What the exercise asks: Reproduce all of the data exactly, with no line skipped.

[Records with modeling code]
>>

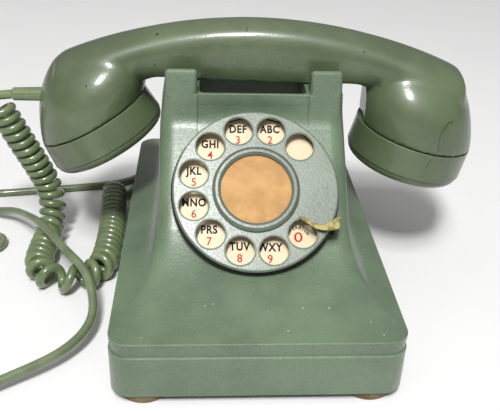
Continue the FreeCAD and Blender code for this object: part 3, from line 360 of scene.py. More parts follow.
def paint_finish(name, base, settings, speckle=0.16, gloss=0.30, rounding=0.8, sheen=0.29):
    """Sprayed enamel: orange peel, fine speckle with light flecks as painted sparkle, soft grime,
    and edges painted lighter, partly rubbed wear, partly painted highlight.
    """
    finish = Finish(name, Metallic=0.0, Coat_Roughness=sheen, IOR=1.5)
    cloud = finish.noise(38 * MM, 4.0, 0.6)
    grain = finish.noise(settings.grain, 2.0, 0.7)
    peel = finish.noise(settings.peel, 2.0, 0.55)
    tone = finish.blend(finish.step(cloud, 0.36, 0.66),
                        shade(base, 0.84), shade(base, 1.12, 0.004))
    # Light flecks in the base colour: painted sparkle that stands in for the glint of the gloss.
    painted_sparkle = finish.step(grain, 0.60, 0.72) * speckle
    tone = finish.blend(painted_sparkle, tone, shade(base, 2.2))
    rounded = finish.rounded(rounding * MM)
    true_normal = finish.node("ShaderNodeNewGeometry", output="Normal")
    turned = finish.vectors("DOT_PRODUCT", rounded, true_normal)
    patchy = 0.45 + 0.55 * finish.step(finish.noise(5 * MM, 5.0, 0.7), 0.40, 0.60)
    # Every edge painted lighter: partly rubbed paint, partly a painted highlight along the edge.
    rubbed_edge_and_highlight = finish.step(1.0 - turned, 0.01, 0.10) * patchy
    tone = finish.blend(rubbed_edge_and_highlight * 0.55, tone, shade(base, 2.3))
    rough = gloss + 0.14 * cloud + 0.10 * grain
    finish.vary(Coat_Weight=0.35 + 0.65 * finish.step(grain, 0.38, 0.60))
    return finish, tone, rough, rounded, peel, grain


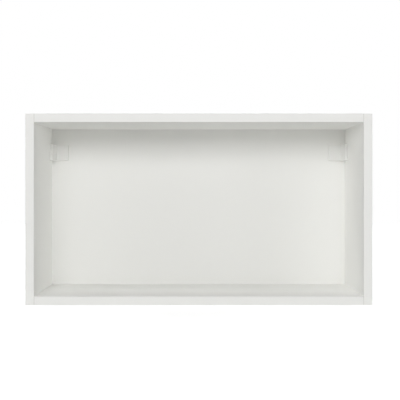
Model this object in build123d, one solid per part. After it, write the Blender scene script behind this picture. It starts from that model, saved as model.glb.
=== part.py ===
# Kitchen wall cabinet with an open front: a carcass of white melamine-faced chipboard held by
# cam locks and dowels, a back panel slid into grooves, and in each upper back corner a bent steel
# suspension bracket under a moulded cover that pulls off towards the front.
# Millimetres, +Z up. The open front faces -Y and the wall is at +Y. The origin is the middle of
# the underside.
import os

from build123d import *

# Overall sizes
overall_width = 725
overall_height = 400
overall_depth = 370

# Boards, edge bands and back panel
board_thickness = 18
edge_band_thickness = 1
edge_band_bevel = 0.5
back_thickness = 3
back_recess = 20
back_groove_width = 3.2
back_groove_depth = 8
back_edge_gap = 1

# Notch at the rear edge of each side panel, for the suspension rail on the wall
rail_notch_depth = 12
rail_notch_height = 50

# Places of the cam locks and dowels along the depth of the cabinet
lock_from_front = 50
lock_pitch = 224

# Cam lock: the round housing in the top or bottom panel
lock_setback = 34
lock_hole_radius = 7.5
lock_hole_depth = 14
lock_radius_gap = 0.1
lock_face_inset = 0.2
lock_height = 13.5
lock_chamber_side = 7
lock_neck_slot_height = 5.2
lock_neck_slot_start = -45
lock_neck_slot_end = 90
lock_cross_length = 8.5
lock_cross_width = 1.3
lock_cross_depth = 2.5

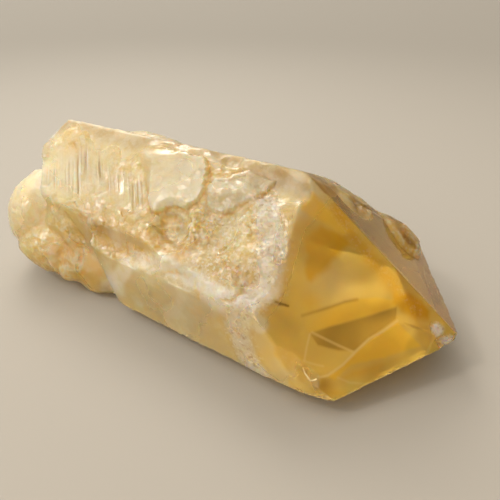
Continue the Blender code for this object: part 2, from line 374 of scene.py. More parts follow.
height += upward * (1.0 - resting) * (
    SHELL_RISE * ease(shell / shell_ramp) + SHELL_TWO_RISE * ease(shell_two / SHELL_EDGE))
height -= upward * BOWL_SINK * ease(bowl / 1.5)

# Thin growth sheets stand on edge in the broken block, and their ends show as silky streaks.
# Every sheet holds both of these runs.
SLANT = np.array([0.60, -0.61, -0.52])
INWARD = np.array([-0.727, 0.582, -0.365])
across = np.cross(SLANT, INWARD)
across /= np.linalg.norm(across)
step = spots @ across + 0.15 * lumps(spots * (0.35, 1, 1), 4.0, 13)
nothing = np.zeros(count)


def streaked(quickness, size, seed):
    """Random streaks about size across: lumps of the place across the sheets and of the place along
    them times quickness, so a streak is size / quickness long."""
    return lumps(np.stack([step, quickness * (spots @ SLANT), nothing], axis=-1), size, seed)


combed = streaked(0.16, 1.3, 15) + 0.8 * streaked(0.20, 0.8, 17)
clump = ease(0.55 + 1.1 * streaked(0.3, 4.5, 18))
fitful = ease(0.45 + 1.3 * streaked(0.42, 1.7, 20))
height += silk * clump * (0.06 + 0.20 * fitful) * combed * (1.0 - resting)

# The grown-on mass is lumpy, and broken most of all on its far side.
far_side = ease((-96.0 - spots[:, 0]) / 6.0)
lumpy = ease(lobe * 1.5)
height += lumpy * (0.45 * lumps(spots, 5.0, 19) + 0.40 * flakes(bent, 5.5, 75)) * (1.0 - resting)
height += lumpy * (0.25 + 0.75 * far_side) * (1.0 - resting) * (
    0.70 * flakes(bent, 7.0, 77) + 0.45 * flakes(bent, 3.2, 79) + 0.25 * (small_chips - 0.4))
height += plate * 0.10 * lumps(spots, 7.0, 91) * (1.0 - resting)

# On the front face a thin layer is missing below this curve, which leaves a fine step; the bright line along it is
# a painted highlight.
CURVE = [(-21.7, -24.1), (-19.2, -23.6), (-18.4, -22.4), (-16.5, -20.7), (-15.1, -17.9), (-14.1, -15.1),
         (-13.0, -12.4), (-10.4, -7.6), (-9.8, -6.6)]
BELOW_CURVE = CURVE + [(-4, -3), (-4, -12), (-10, -26), (-20, -28)]
LAYER_SINK = 0.14
height -= sharp_front * LAYER_SINK * ease(inside(above, BELOW_CURVE) / 0.3)
height += sharp_front * 0.05 * lumps(spots, 6.0, 93)
spots += height[:, None] * facing
worn = ease(1.3 * crease) * (1.0 - resting)
relax(spots, worn, edges, WORN_ROUNDS)
write_points(mesh, TIP + spots * MM)

# Colours, as the light that the quartz gives back.
HONEY = (0.78, 0.56, 0.13)
GOLD = (0.92, 0.60, 0.05)
AMBER = (0.74, 0.41, 0.002)
MILK = (0.78, 0.68, 0.33)
CREAM = (0.82, 0.78, 0.62)
BROWN = (0.34, 0.19, 0.01)
OCHRE = (0.50, 0.36, 0.12)
RUST = (0.72, 0.45, 0.09)
STRAW = (0.60, 0.45, 0.14)
SHELL = (0.66, 0.62, 0.47)
FROST = (0.88, 0.85, 0.70)
ORANGE = (0.82, 0.54, 0.13)
HAZE = (0.90, 0.70, 0.30)
WHITE = (0.98, 0.97, 0.94)


def on_front(places, depth):
    """Places on the front face, given as seen from above, sunk into the crystal by depth."""
    places = np.array(places, dtype=float)
    level = -(FACE_FRONT[0] * places[:, 0] + FACE_FRONT[1] * places[:, 1]) / FACE_FRONT[2]
    sunk = np.multiply.outer(np.broadcast_to(depth, len(places)), FACE_FRONT)
    return np.column_stack([places, level]) - sunk


BOUNDARY = [(-21.1, -19.3), (-18.8, -16.2), (-16.8, -13.6), (-13.9, -9.8), (-10.9, -5.7)]
BAND_TOP = [(-22.9, -19.0), (-20.4, -15.2), (-17.0, -10.5), (-14.0, -7.4), (-11.5, -5.4)]
WEDGE_FOOT = [(-19.4, -19.3), (-16.5, -17.3), (-14.1, -15.1), (-12.8, -12.0), (-10.4, -7.0)]
STREAK = [(-22.9, -18.6), (-21.2, -16.3), (-19.8, -14.4), (-18.2, -12.1), (-16.7, -10.3)]
ARC = [(-18.9, -23.6), (-18.2, -22.9), (-17.4, -21.8), (-16.5, -20.7), (-15.1, -17.9), (-14.1, -15.1),
       (-13.0, -12.4), (-11.4, -9.6), (-10.1, -7.0)]
SECOND = [(-15.5, -20.3), (-14.1, -16.9), (-9.9, -11.9), (-7.5, -8.7), (-5.5, -6.1)]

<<

Written solution:
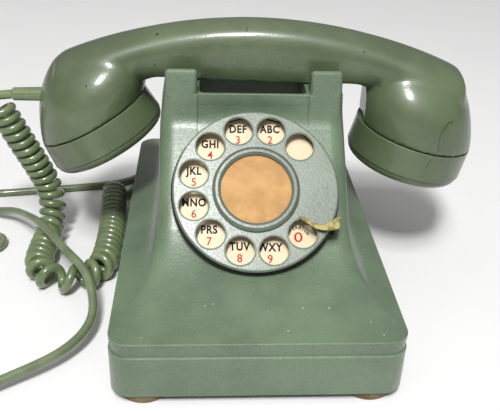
Continue the FreeCAD and Blender code for this object: part 3, from line 360 of scene.py. More parts follow.
def paint_finish(name, base, settings, speckle=0.16, gloss=0.30, rounding=0.8, sheen=0.29):
    """Sprayed enamel: orange peel, fine speckle with light flecks as painted sparkle, soft grime,
    and edges painted lighter, partly rubbed wear, partly painted highlight.
    """
    finish = Finish(name, Metallic=0.0, Coat_Roughness=sheen, IOR=1.5)
    cloud = finish.noise(38 * MM, 4.0, 0.6)
    grain = finish.noise(settings.grain, 2.0, 0.7)
    peel = finish.noise(settings.peel, 2.0, 0.55)
    tone = finish.blend(finish.step(cloud, 0.36, 0.66),
                        shade(base, 0.84), shade(base, 1.12, 0.004))
    # Light flecks in the base colour: painted sparkle that stands in for the glint of the gloss.
    painted_sparkle = finish.step(grain, 0.60, 0.72) * speckle
    tone = finish.blend(painted_sparkle, tone, shade(base, 2.2))
    rounded = finish.rounded(rounding * MM)
    true_normal = finish.node("ShaderNodeNewGeometry", output="Normal")
    turned = finish.vectors("DOT_PRODUCT", rounded, true_normal)
    patchy = 0.45 + 0.55 * finish.step(finish.noise(5 * MM, 5.0, 0.7), 0.40, 0.60)
    # Every edge painted lighter: partly rubbed paint, partly a painted highlight along the edge.
    rubbed_edge_and_highlight = finish.step(1.0 - turned, 0.01, 0.10) * patchy
    tone = finish.blend(rubbed_edge_and_highlight * 0.55, tone, shade(base, 2.3))
    rough = gloss + 0.14 * cloud + 0.10 * grain
    finish.vary(Coat_Weight=0.35 + 0.65 * finish.step(grain, 0.38, 0.60))
    return finish, tone, rough, rounded, peel, grain


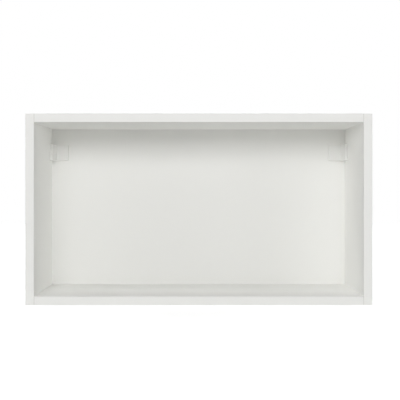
Model this object in build123d, one solid per part. After it, write the Blender scene script behind this picture. It starts from that model, saved as model.glb.
=== part.py ===
# Kitchen wall cabinet with an open front: a carcass of white melamine-faced chipboard held by
# cam locks and dowels, a back panel slid into grooves, and in each upper back corner a bent steel
# suspension bracket under a moulded cover that pulls off towards the front.
# Millimetres, +Z up. The open front faces -Y and the wall is at +Y. The origin is the middle of
# the underside.
import os

from build123d import *

# Overall sizes
overall_width = 725
overall_height = 400
overall_depth = 370

# Boards, edge bands and back panel
board_thickness = 18
edge_band_thickness = 1
edge_band_bevel = 0.5
back_thickness = 3
back_recess = 20
back_groove_width = 3.2
back_groove_depth = 8
back_edge_gap = 1

# Notch at the rear edge of each side panel, for the suspension rail on the wall
rail_notch_depth = 12
rail_notch_height = 50

# Places of the cam locks and dowels along the depth of the cabinet
lock_from_front = 50
lock_pitch = 224

# Cam lock: the round housing in the top or bottom panel
lock_setback = 34
lock_hole_radius = 7.5
lock_hole_depth = 14
lock_radius_gap = 0.1
lock_face_inset = 0.2
lock_height = 13.5
lock_chamber_side = 7
lock_neck_slot_height = 5.2
lock_neck_slot_start = -45
lock_neck_slot_end = 90
lock_cross_length = 8.5
lock_cross_width = 1.3
lock_cross_depth = 2.5

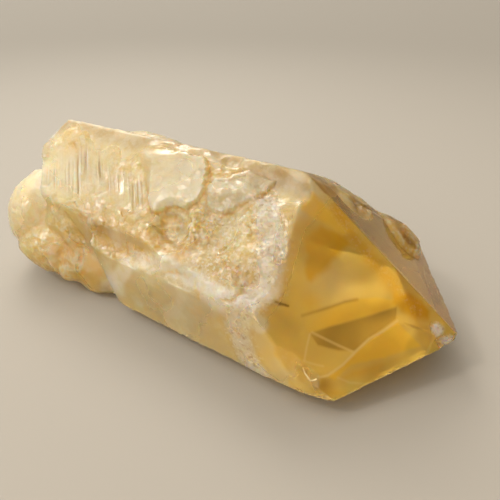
Continue the Blender code for this object: part 2, from line 374 of scene.py. More parts follow.
height += upward * (1.0 - resting) * (
    SHELL_RISE * ease(shell / shell_ramp) + SHELL_TWO_RISE * ease(shell_two / SHELL_EDGE))
height -= upward * BOWL_SINK * ease(bowl / 1.5)

# Thin growth sheets stand on edge in the broken block, and their ends show as silky streaks.
# Every sheet holds both of these runs.
SLANT = np.array([0.60, -0.61, -0.52])
INWARD = np.array([-0.727, 0.582, -0.365])
across = np.cross(SLANT, INWARD)
across /= np.linalg.norm(across)
step = spots @ across + 0.15 * lumps(spots * (0.35, 1, 1), 4.0, 13)
nothing = np.zeros(count)


def streaked(quickness, size, seed):
    """Random streaks about size across: lumps of the place across the sheets and of the place along
    them times quickness, so a streak is size / quickness long."""
    return lumps(np.stack([step, quickness * (spots @ SLANT), nothing], axis=-1), size, seed)


combed = streaked(0.16, 1.3, 15) + 0.8 * streaked(0.20, 0.8, 17)
clump = ease(0.55 + 1.1 * streaked(0.3, 4.5, 18))
fitful = ease(0.45 + 1.3 * streaked(0.42, 1.7, 20))
height += silk * clump * (0.06 + 0.20 * fitful) * combed * (1.0 - resting)

# The grown-on mass is lumpy, and broken most of all on its far side.
far_side = ease((-96.0 - spots[:, 0]) / 6.0)
lumpy = ease(lobe * 1.5)
height += lumpy * (0.45 * lumps(spots, 5.0, 19) + 0.40 * flakes(bent, 5.5, 75)) * (1.0 - resting)
height += lumpy * (0.25 + 0.75 * far_side) * (1.0 - resting) * (
    0.70 * flakes(bent, 7.0, 77) + 0.45 * flakes(bent, 3.2, 79) + 0.25 * (small_chips - 0.4))
height += plate * 0.10 * lumps(spots, 7.0, 91) * (1.0 - resting)

# On the front face a thin layer is missing below this curve, which leaves a fine step; the bright line along it is
# a painted highlight.
CURVE = [(-21.7, -24.1), (-19.2, -23.6), (-18.4, -22.4), (-16.5, -20.7), (-15.1, -17.9), (-14.1, -15.1),
         (-13.0, -12.4), (-10.4, -7.6), (-9.8, -6.6)]
BELOW_CURVE = CURVE + [(-4, -3), (-4, -12), (-10, -26), (-20, -28)]
LAYER_SINK = 0.14
height -= sharp_front * LAYER_SINK * ease(inside(above, BELOW_CURVE) / 0.3)
height += sharp_front * 0.05 * lumps(spots, 6.0, 93)
spots += height[:, None] * facing
worn = ease(1.3 * crease) * (1.0 - resting)
relax(spots, worn, edges, WORN_ROUNDS)
write_points(mesh, TIP + spots * MM)

# Colours, as the light that the quartz gives back.
HONEY = (0.78, 0.56, 0.13)
GOLD = (0.92, 0.60, 0.05)
AMBER = (0.74, 0.41, 0.002)
MILK = (0.78, 0.68, 0.33)
CREAM = (0.82, 0.78, 0.62)
BROWN = (0.34, 0.19, 0.01)
OCHRE = (0.50, 0.36, 0.12)
RUST = (0.72, 0.45, 0.09)
STRAW = (0.60, 0.45, 0.14)
SHELL = (0.66, 0.62, 0.47)
FROST = (0.88, 0.85, 0.70)
ORANGE = (0.82, 0.54, 0.13)
HAZE = (0.90, 0.70, 0.30)
WHITE = (0.98, 0.97, 0.94)


def on_front(places, depth):
    """Places on the front face, given as seen from above, sunk into the crystal by depth."""
    places = np.array(places, dtype=float)
    level = -(FACE_FRONT[0] * places[:, 0] + FACE_FRONT[1] * places[:, 1]) / FACE_FRONT[2]
    sunk = np.multiply.outer(np.broadcast_to(depth, len(places)), FACE_FRONT)
    return np.column_stack([places, level]) - sunk


BOUNDARY = [(-21.1, -19.3), (-18.8, -16.2), (-16.8, -13.6), (-13.9, -9.8), (-10.9, -5.7)]
BAND_TOP = [(-22.9, -19.0), (-20.4, -15.2), (-17.0, -10.5), (-14.0, -7.4), (-11.5, -5.4)]
WEDGE_FOOT = [(-19.4, -19.3), (-16.5, -17.3), (-14.1, -15.1), (-12.8, -12.0), (-10.4, -7.0)]
STREAK = [(-22.9, -18.6), (-21.2, -16.3), (-19.8, -14.4), (-18.2, -12.1), (-16.7, -10.3)]
ARC = [(-18.9, -23.6), (-18.2, -22.9), (-17.4, -21.8), (-16.5, -20.7), (-15.1, -17.9), (-14.1, -15.1),
       (-13.0, -12.4), (-11.4, -9.6), (-10.1, -7.0)]
SECOND = [(-15.5, -20.3), (-14.1, -16.9), (-9.9, -11.9), (-7.5, -8.7), (-5.5, -6.1)]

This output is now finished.